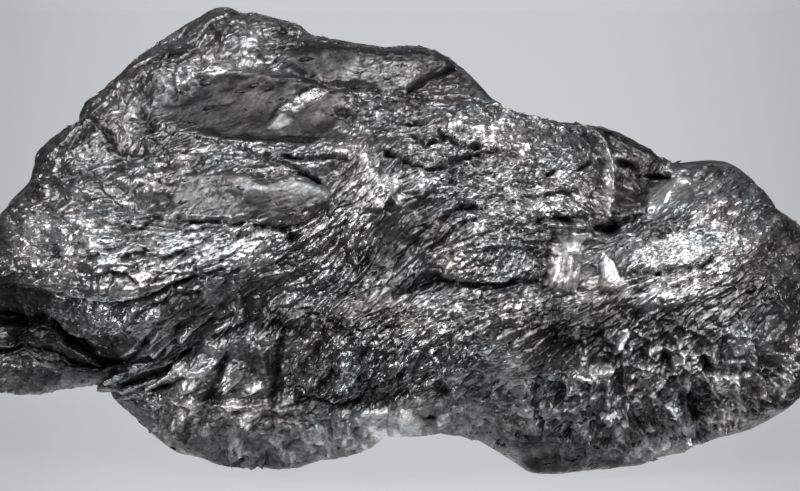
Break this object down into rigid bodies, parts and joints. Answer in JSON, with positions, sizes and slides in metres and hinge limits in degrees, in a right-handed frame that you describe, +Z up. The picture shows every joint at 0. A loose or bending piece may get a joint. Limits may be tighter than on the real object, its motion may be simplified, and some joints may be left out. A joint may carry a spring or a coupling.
{
  "type": "graphite specimen",
  "caption": "Hand-sized lump of crystalline vein graphite, dark metallic grey, with flowing striated flakes on its broad face and broken blocky faces low down.",
  "frame": {"origin": "on the ground plane under the middle of the lump's box", "axes": "+Z up, +X along the lump's length, and the broad striated face looks along -Y, leaning back 8 degrees"},
  "size_m": [0.0644, 0.0314, 0.0345],
  "materials": {
    "graphite": "satin"
  },
  "bodies": {
    "root": {"graphite_lump": "graphite"}
  },
  "joints": []
}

**What you are asked to do**. Extract the complete listing verbatim.

**Output for this task**.
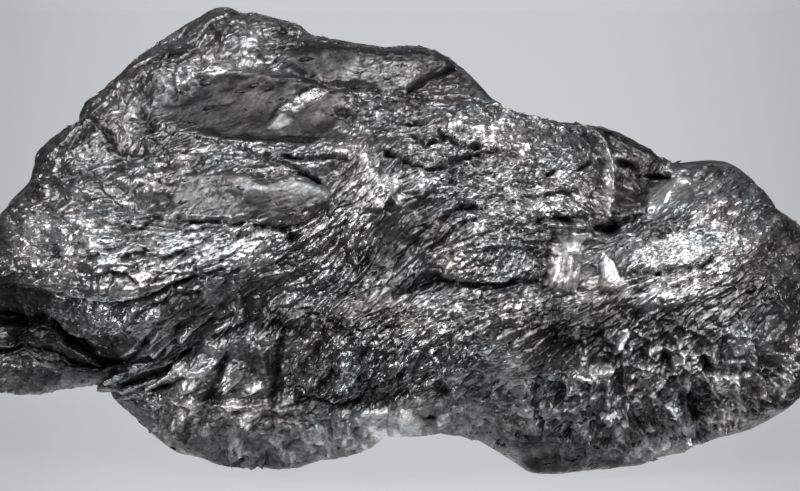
Break this object down into rigid bodies, parts and joints. Answer in JSON, with positions, sizes and slides in metres and hinge limits in degrees, in a right-handed frame that you describe, +Z up. The picture shows every joint at 0. A loose or bending piece may get a joint. Limits may be tighter than on the real object, its motion may be simplified, and some joints may be left out. A joint may carry a spring or a coupling.
{
  "type": "graphite specimen",
  "caption": "Hand-sized lump of crystalline vein graphite, dark metallic grey, with flowing striated flakes on its broad face and broken blocky faces low down.",
  "frame": {"origin": "on the ground plane under the middle of the lump's box", "axes": "+Z up, +X along the lump's length, and the broad striated face looks along -Y, leaning back 8 degrees"},
  "size_m": [0.0644, 0.0314, 0.0345],
  "materials": {
    "graphite": "satin"
  },
  "bodies": {
    "root": {"graphite_lump": "graphite"}
  },
  "joints": []
}